Max Hill QC’s recent letter to the Gazette in reply to comments made by solicitors’ representatives highlights the schism between the two branches of a single profession.

Like barristers, solicitors are struggling with adverse conditions, but they are also finding it difficult to trust the bar’s motives. The latter’s call on judges to ‘halt solicitor abuse of QASA and plea-only advocates’, the Bar Standard Board’s description of solicitors as ‘superfluous intermediaries’ and the suggestion that solicitors are improperly withholding/delaying payments to barristers only serves to rub salt into the wound that was first inflicted in the days of Lord Carter (when the bar positively endorsed the introduction of the Litigators Graduated Fee Scheme despite serious opposition by solicitors and promoted the extension/implementation of a graduated fee scheme to litigators undertaking very high-cost cases).

The self-employed criminal bar is using the Quality Assurance Scheme for Advocates as a ‘turf war’, but it needs to be seen in the much broader context of a battlefield with multiple fronts, including the bar extending its direct access scheme and the proliferation of barristers training to be duty solicitors. All of this is lawful competition and the march towards a fused profession seems unstoppable.

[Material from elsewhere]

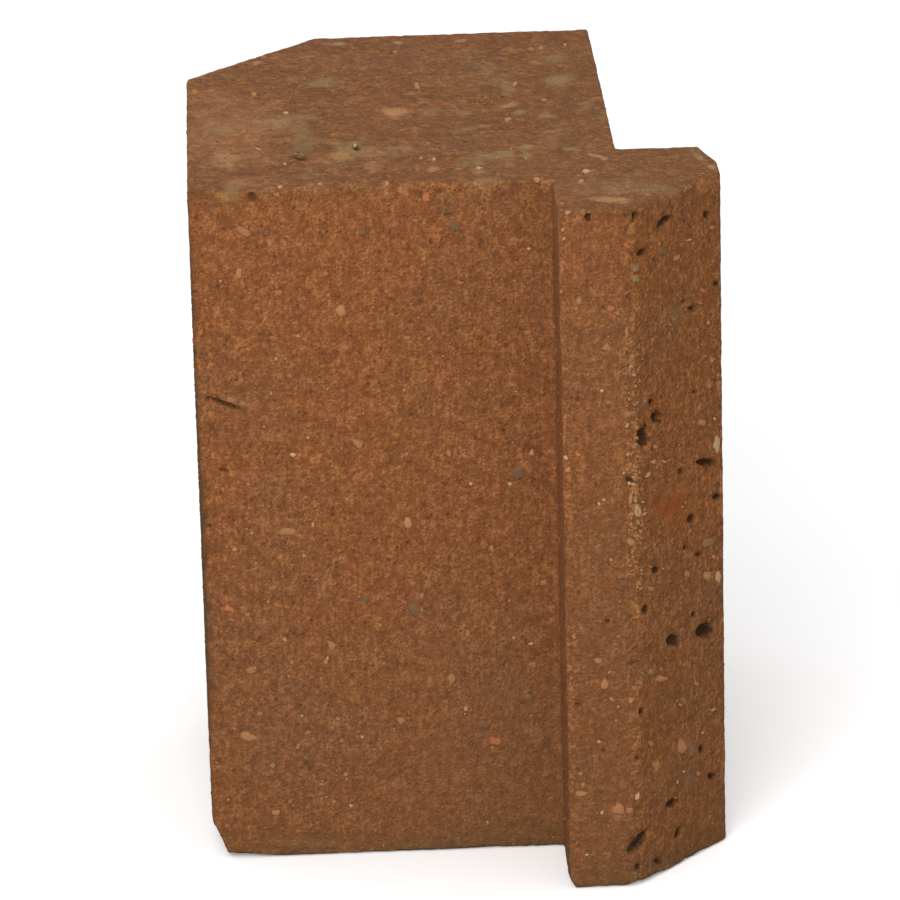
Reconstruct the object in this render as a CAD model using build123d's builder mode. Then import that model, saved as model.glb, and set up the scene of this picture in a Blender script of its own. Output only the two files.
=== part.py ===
"""Concrete corner brick: a block with a mitred lug wrapped round its front right corner."""
import os

from build123d import *

# All lengths in millimetres. +X runs to the right along the front face, +Y away from it, +Z up.
# The origin is the middle of the bed that the brick stands on.

# Block
height = 200.0        # between the two beds, the depth of the mould
block_width = 120.0   # left end to right side
block_depth = 148.0   # front face to back end
inside_cut = 38.0     # each leg of the 45 degree cut at the inside corner of the wall

# Lug, which covers the outside corner of the wall
lug_land = 20.0       # flat strip of its front, up to the line of the right side
lug_front = 30.0      # stands out in front of the front face
lug_side = 27.0       # stands out past the right side
lug_back = 27.0       # runs back along the right side
lug_tail_in = 4.0     # the outer side leans in by this much towards its back
lug_tail_run = 15.0   # over this length

# Arrises as the mould leaves them
arris_radius = 1.6    # outer upright edges
root_radius = 2.0     # inner corners where the lug meets the block
bed_radius = 1.2      # round the top and the bottom

# Broken corners: how far each flat fracture reaches along X, Y and Z
foot_break = (5.5, 36.0, 13.0)  # bottom of the left front corner, a sliver that runs back
foot_spall = (24.0, 9.0, 3.0)   # the same corner, the low fracture along the front
toe_break = (2.2, 12.0, 4.6)    # bottom of the lug, beside the step
brow_break = (2.5, 3.5, 4.0)    # top of the lug, beside the step
cheek_break = (4.0, 3.5, 3.0)   # top of the lug, at the outer end of the mitre

# Lines of the plan, from the middle of the whole outline
left = -(block_width + lug_side) / 2
right = left + block_width
lug_outside = right + lug_side
lug_nose = -(block_depth + lug_front) / 2
front = lug_nose + lug_front
back = front + block_depth
step = right - lug_land

block_corners = [
    (left, front),
    (right, back),
    (left + inside_cut, back),
    (left, back - inside_cut),
]
lug_corners = [
    (step, lug_nose),
    (right, lug_nose),
    (lug_outside, front),
    (lug_outside, front + lug_back - lug_tail_run),
    (lug_outside - lug_tail_in, front + lug_back),
]
step_root = (step, front)
side_root = (right, front + lug_back)


def at_corner(points):
    """Plan vertices of the current sketch that stand at the given points."""
    places = [Vector(*point) for point in points]
    vertices = plan.vertices()
    return [min(vertices, key=lambda vertex: (Vector(vertex) - place).length) for place in places]


def break_corner(corner, reach):
    """Cut a corner off along the flat through one point on each of its three edges.

    Each reach points into the concrete from the corner, along X, Y and Z.
    """
    on_x = corner + Vector(reach[0], 0, 0)
    on_y = corner + Vector(0, reach[1], 0)
    on_z = corner + Vector(0, 0, reach[2])
    middle = (on_x + on_y + on_z) / 3
    outward = (on_y - on_x).cross(on_z - on_x).normalized()
    if outward.dot(corner - middle) < 0:
        outward = -outward
    fracture = Plane(origin=middle, x_dir=on_x - middle, z_dir=outward)
    rim = [fracture.to_local_coords(middle + (end - middle) * 1.6) for end in (on_x, on_y, on_z)]
    with BuildSketch(fracture) as flat:
        with BuildLine():
            Polyline(*[(point.X, point.Y) for point in rim], close=True)
        make_face()
    extrude(flat.sketch, amount=max(abs(length) for length in reach), mode=Mode.SUBTRACT)


with BuildPart() as corner_brick:
    with BuildSketch() as plan:
        with BuildLine():
            Polyline(
                block_corners[0],
                step_root,
                *lug_corners,
                side_root,
                *block_corners[1:],
                close=True,
            )
        make_face()
        fillet(at_corner(block_corners + lug_corners), radius=arris_radius)
        fillet(at_corner([step_root, side_root]), radius=root_radius)
    extrude(amount=height)

    # Both beds have the same small round, all the way round the outline
    beds = corner_brick.faces().filter_by(Axis.Z)
    fillet(beds.edges(), radius=bed_radius)

    foot = Vector(left, front, 0)
    toe = Vector(step, lug_nose, 0)
    brow = Vector(step, lug_nose, height)
    cheek = Vector(lug_outside, front, height)
    break_corner(foot, foot_break)
    break_corner(foot, foot_spall)
    break_corner(toe, toe_break)
    break_corner(brow, (brow_break[0], brow_break[1], -brow_break[2]))
    break_corner(cheek, (-cheek_break[0], cheek_break[1], -cheek_break[2]))

corner_brick.part.label = "corner_brick"
os.makedirs("parts", exist_ok=True)
export_step(corner_brick.part, "parts/corner_brick.step")
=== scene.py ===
"""Concrete corner brick: the pressed block with its worn arrises, voids and stones, and a plain stage."""
from itertools import product

import bpy
import numpy as np
from bpy.props import FloatProperty, FloatVectorProperty, IntProperty, PointerProperty
from mathutils import Matrix, Vector
from mathutils.geometry import delaunay_2d_cdt


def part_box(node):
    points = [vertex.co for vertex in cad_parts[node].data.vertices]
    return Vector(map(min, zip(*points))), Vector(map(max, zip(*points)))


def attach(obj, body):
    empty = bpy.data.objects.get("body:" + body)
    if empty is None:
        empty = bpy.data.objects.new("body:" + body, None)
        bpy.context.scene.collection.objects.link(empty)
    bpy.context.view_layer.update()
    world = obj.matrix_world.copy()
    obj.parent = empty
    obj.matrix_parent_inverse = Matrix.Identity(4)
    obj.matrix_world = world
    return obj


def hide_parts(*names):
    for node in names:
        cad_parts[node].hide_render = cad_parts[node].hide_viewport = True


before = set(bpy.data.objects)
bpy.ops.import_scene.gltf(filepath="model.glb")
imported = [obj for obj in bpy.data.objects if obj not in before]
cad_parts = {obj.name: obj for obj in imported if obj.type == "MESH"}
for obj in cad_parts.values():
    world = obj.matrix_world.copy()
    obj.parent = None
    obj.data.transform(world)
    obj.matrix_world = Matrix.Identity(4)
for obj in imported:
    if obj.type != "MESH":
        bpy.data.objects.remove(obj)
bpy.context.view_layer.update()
LOW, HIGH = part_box("corner_brick")

bl_info = {
    "name": "Concrete Corner Brick",
    "version": (1, 0, 0),
    "blender": (4, 5, 0),
    "location": "View3D > Sidebar > Brick",
    "description": "Builds a pressed concrete corner brick with a mitred lug, and its stage",
    "category": "Object",
}

MM = 0.001


def linear(red, green, blue):
    """A colour written as 0 to 255 on a screen, as the linear light that a shader takes."""
    value = np.array([red, green, blue]) / 255
    low, high = value / 12.92, ((value + 0.055) / 1.055) ** 2.4
    return tuple(float(v) for v in np.where(value <= 0.04045, low, high))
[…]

The fact is that the proper functioning of the adversarial system and justice requires both litigation and advocacy skills, and access to those skills across the whole country needs proper and consistent funding. The current configuration of criminal legal services has many features that should be sustained and nourished (I personally support a niche advocacy bar). For every barrister facing problems there is a criminal solicitor facing redundancy - what is unhelpful to the debate is the narrow self-interest of one group of stakeholders being promoted above the wider interests of clients and all those involved in delivering quality and justice.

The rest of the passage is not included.